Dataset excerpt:
-- begin --

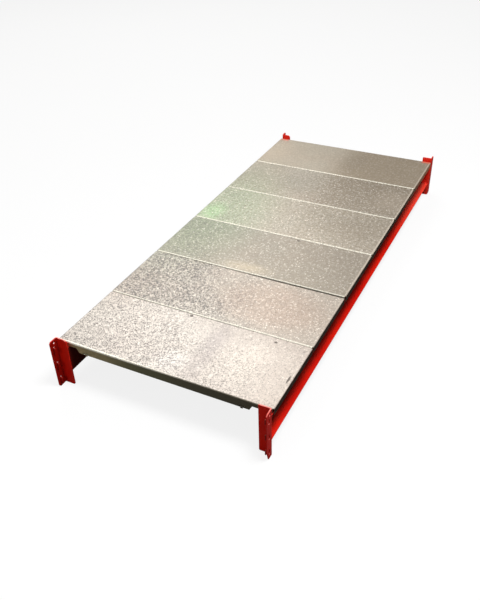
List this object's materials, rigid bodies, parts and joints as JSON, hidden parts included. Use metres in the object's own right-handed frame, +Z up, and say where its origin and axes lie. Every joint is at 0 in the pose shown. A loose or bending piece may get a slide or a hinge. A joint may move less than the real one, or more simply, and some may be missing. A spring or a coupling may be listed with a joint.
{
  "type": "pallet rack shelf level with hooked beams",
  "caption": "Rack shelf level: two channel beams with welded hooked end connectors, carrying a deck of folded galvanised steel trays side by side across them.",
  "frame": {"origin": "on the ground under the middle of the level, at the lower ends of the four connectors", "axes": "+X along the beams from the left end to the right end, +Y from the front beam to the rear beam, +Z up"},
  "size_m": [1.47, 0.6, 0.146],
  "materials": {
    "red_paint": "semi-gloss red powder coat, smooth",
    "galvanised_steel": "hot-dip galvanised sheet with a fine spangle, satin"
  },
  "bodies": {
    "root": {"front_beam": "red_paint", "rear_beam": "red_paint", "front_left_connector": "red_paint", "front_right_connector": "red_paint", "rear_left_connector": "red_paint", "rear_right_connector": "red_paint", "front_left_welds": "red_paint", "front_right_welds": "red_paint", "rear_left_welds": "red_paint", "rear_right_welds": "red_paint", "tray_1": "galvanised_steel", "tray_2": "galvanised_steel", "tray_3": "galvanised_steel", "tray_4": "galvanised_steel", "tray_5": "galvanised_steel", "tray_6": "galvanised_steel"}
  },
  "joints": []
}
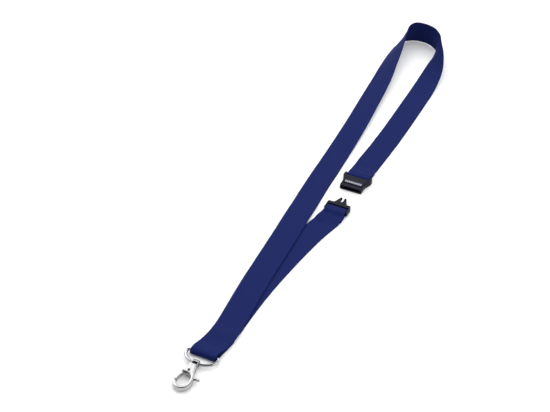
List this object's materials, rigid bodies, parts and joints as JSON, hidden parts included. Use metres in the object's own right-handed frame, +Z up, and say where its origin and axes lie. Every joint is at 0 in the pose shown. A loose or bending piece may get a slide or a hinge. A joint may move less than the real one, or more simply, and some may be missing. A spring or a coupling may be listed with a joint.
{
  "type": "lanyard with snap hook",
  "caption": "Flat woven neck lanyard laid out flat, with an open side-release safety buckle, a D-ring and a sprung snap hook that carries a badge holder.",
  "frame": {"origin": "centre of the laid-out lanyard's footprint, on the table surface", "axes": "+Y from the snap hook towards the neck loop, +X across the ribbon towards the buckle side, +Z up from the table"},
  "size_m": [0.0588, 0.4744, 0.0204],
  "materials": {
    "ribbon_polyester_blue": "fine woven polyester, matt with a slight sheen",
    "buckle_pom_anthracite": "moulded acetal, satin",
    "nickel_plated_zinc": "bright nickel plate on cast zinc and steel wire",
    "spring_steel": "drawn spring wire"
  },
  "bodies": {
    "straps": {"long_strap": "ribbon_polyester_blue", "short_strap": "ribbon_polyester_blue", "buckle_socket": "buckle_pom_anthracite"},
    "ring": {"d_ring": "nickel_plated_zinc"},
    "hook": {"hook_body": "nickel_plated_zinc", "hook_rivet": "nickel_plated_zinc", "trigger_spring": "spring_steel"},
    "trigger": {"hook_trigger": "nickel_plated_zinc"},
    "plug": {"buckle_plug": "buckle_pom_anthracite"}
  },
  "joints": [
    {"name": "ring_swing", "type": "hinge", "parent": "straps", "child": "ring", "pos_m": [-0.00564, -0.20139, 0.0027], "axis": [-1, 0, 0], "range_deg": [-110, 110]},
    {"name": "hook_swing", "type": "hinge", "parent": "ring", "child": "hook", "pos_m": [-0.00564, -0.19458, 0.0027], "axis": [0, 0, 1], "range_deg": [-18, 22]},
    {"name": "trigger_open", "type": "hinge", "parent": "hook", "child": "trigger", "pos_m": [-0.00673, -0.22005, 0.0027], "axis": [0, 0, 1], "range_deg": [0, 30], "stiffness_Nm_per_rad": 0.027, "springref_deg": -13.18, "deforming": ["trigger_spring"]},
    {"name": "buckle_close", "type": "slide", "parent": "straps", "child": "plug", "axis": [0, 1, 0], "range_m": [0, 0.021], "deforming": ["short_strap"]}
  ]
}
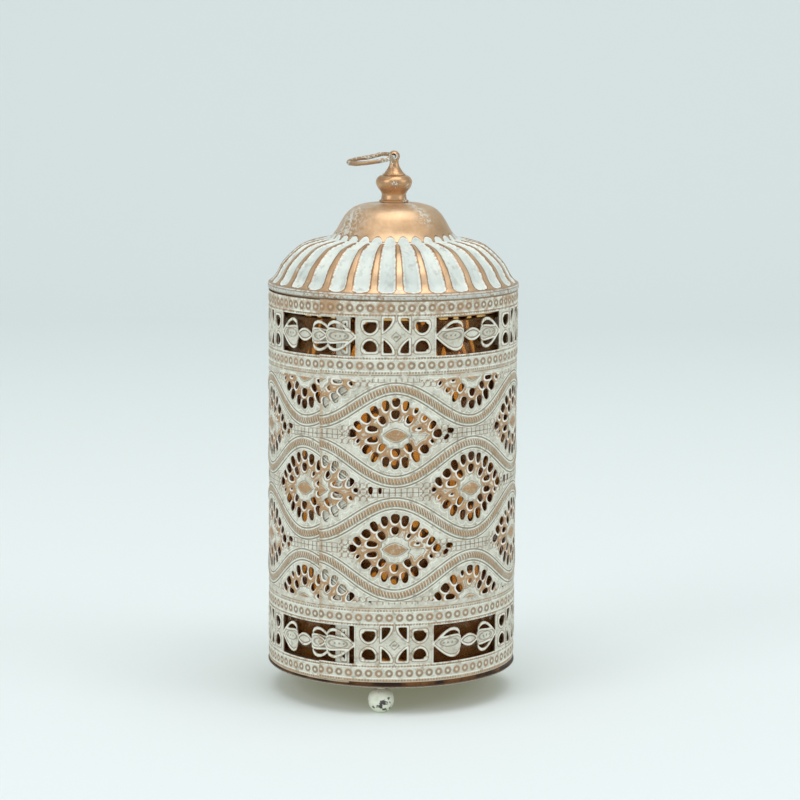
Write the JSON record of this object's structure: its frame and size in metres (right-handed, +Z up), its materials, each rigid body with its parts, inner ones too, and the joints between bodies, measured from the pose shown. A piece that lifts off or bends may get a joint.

-- end --

### What you will do
Every record should be given again exactly.

### Finished task
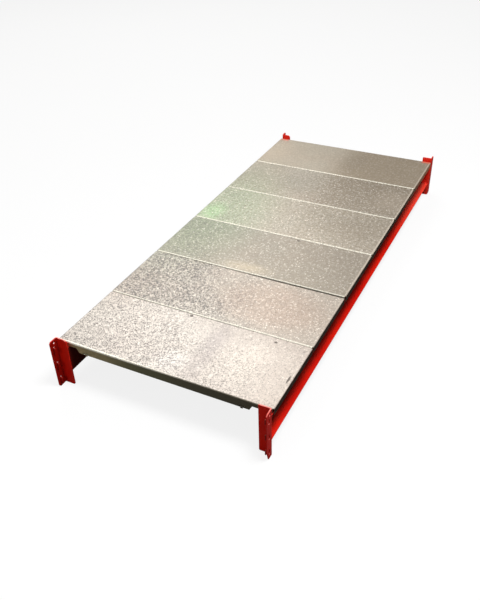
List this object's materials, rigid bodies, parts and joints as JSON, hidden parts included. Use metres in the object's own right-handed frame, +Z up, and say where its origin and axes lie. Every joint is at 0 in the pose shown. A loose or bending piece may get a slide or a hinge. A joint may move less than the real one, or more simply, and some may be missing. A spring or a coupling may be listed with a joint.
{
  "type": "pallet rack shelf level with hooked beams",
  "caption": "Rack shelf level: two channel beams with welded hooked end connectors, carrying a deck of folded galvanised steel trays side by side across them.",
  "frame": {"origin": "on the ground under the middle of the level, at the lower ends of the four connectors", "axes": "+X along the beams from the left end to the right end, +Y from the front beam to the rear beam, +Z up"},
  "size_m": [1.47, 0.6, 0.146],
  "materials": {
    "red_paint": "semi-gloss red powder coat, smooth",
    "galvanised_steel": "hot-dip galvanised sheet with a fine spangle, satin"
  },
  "bodies": {
    "root": {"front_beam": "red_paint", "rear_beam": "red_paint", "front_left_connector": "red_paint", "front_right_connector": "red_paint", "rear_left_connector": "red_paint", "rear_right_connector": "red_paint", "front_left_welds": "red_paint", "front_right_welds": "red_paint", "rear_left_welds": "red_paint", "rear_right_welds": "red_paint", "tray_1": "galvanised_steel", "tray_2": "galvanised_steel", "tray_3": "galvanised_steel", "tray_4": "galvanised_steel", "tray_5": "galvanised_steel", "tray_6": "galvanised_steel"}
  },
  "joints": []
}
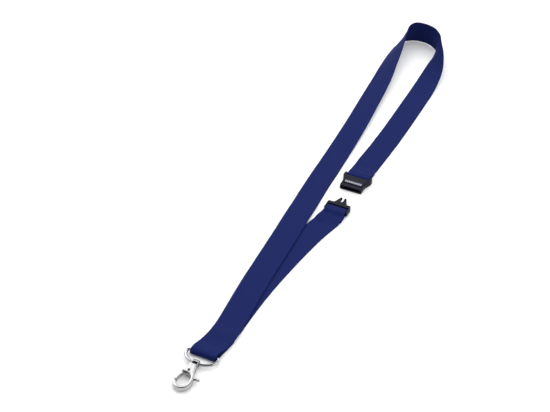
List this object's materials, rigid bodies, parts and joints as JSON, hidden parts included. Use metres in the object's own right-handed frame, +Z up, and say where its origin and axes lie. Every joint is at 0 in the pose shown. A loose or bending piece may get a slide or a hinge. A joint may move less than the real one, or more simply, and some may be missing. A spring or a coupling may be listed with a joint.
{
  "type": "lanyard with snap hook",
  "caption": "Flat woven neck lanyard laid out flat, with an open side-release safety buckle, a D-ring and a sprung snap hook that carries a badge holder.",
  "frame": {"origin": "centre of the laid-out lanyard's footprint, on the table surface", "axes": "+Y from the snap hook towards the neck loop, +X across the ribbon towards the buckle side, +Z up from the table"},
  "size_m": [0.0588, 0.4744, 0.0204],
  "materials": {
    "ribbon_polyester_blue": "fine woven polyester, matt with a slight sheen",
    "buckle_pom_anthracite": "moulded acetal, satin",
    "nickel_plated_zinc": "bright nickel plate on cast zinc and steel wire",
    "spring_steel": "drawn spring wire"
  },
  "bodies": {
    "straps": {"long_strap": "ribbon_polyester_blue", "short_strap": "ribbon_polyester_blue", "buckle_socket": "buckle_pom_anthracite"},
    "ring": {"d_ring": "nickel_plated_zinc"},
    "hook": {"hook_body": "nickel_plated_zinc", "hook_rivet": "nickel_plated_zinc", "trigger_spring": "spring_steel"},
    "trigger": {"hook_trigger": "nickel_plated_zinc"},
    "plug": {"buckle_plug": "buckle_pom_anthracite"}
  },
  "joints": [
    {"name": "ring_swing", "type": "hinge", "parent": "straps", "child": "ring", "pos_m": [-0.00564, -0.20139, 0.0027], "axis": [-1, 0, 0], "range_deg": [-110, 110]},
    {"name": "hook_swing", "type": "hinge", "parent": "ring", "child": "hook", "pos_m": [-0.00564, -0.19458, 0.0027], "axis": [0, 0, 1], "range_deg": [-18, 22]},
    {"name": "trigger_open", "type": "hinge", "parent": "hook", "child": "trigger", "pos_m": [-0.00673, -0.22005, 0.0027], "axis": [0, 0, 1], "range_deg": [0, 30], "stiffness_Nm_per_rad": 0.027, "springref_deg": -13.18, "deforming": ["trigger_spring"]},
    {"name": "buckle_close", "type": "slide", "parent": "straps", "child": "plug", "axis": [0, 1, 0], "range_m": [0, 0.021], "deforming": ["short_strap"]}
  ]
}
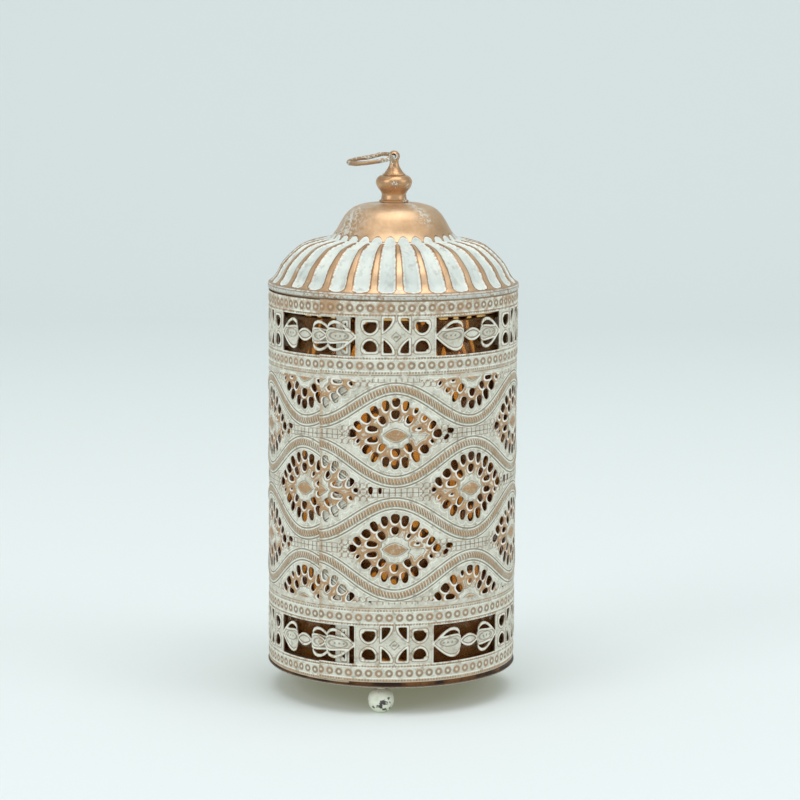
Write the JSON record of this object's structure: its frame and size in metres (right-handed, +Z up), its materials, each rigid body with its parts, inner ones too, and the joints between bodies, measured from the pose shown. A piece that lifts off or bends may get a joint.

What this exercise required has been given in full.